*SOURCE EXCERPT*
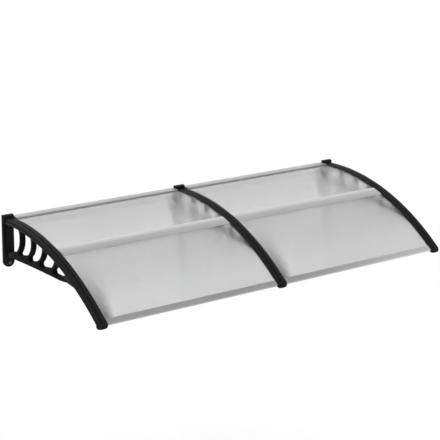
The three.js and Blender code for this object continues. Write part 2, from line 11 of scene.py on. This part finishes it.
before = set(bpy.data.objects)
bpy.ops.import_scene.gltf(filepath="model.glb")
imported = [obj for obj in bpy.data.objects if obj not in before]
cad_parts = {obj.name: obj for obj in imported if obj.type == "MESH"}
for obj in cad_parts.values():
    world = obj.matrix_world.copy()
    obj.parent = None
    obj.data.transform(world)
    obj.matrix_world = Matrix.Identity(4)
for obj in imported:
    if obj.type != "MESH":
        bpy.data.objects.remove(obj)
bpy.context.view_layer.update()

*WORK TO DO*
Give only the number of lines in the preceding material that contain the string "data".

*SOLUTION*
4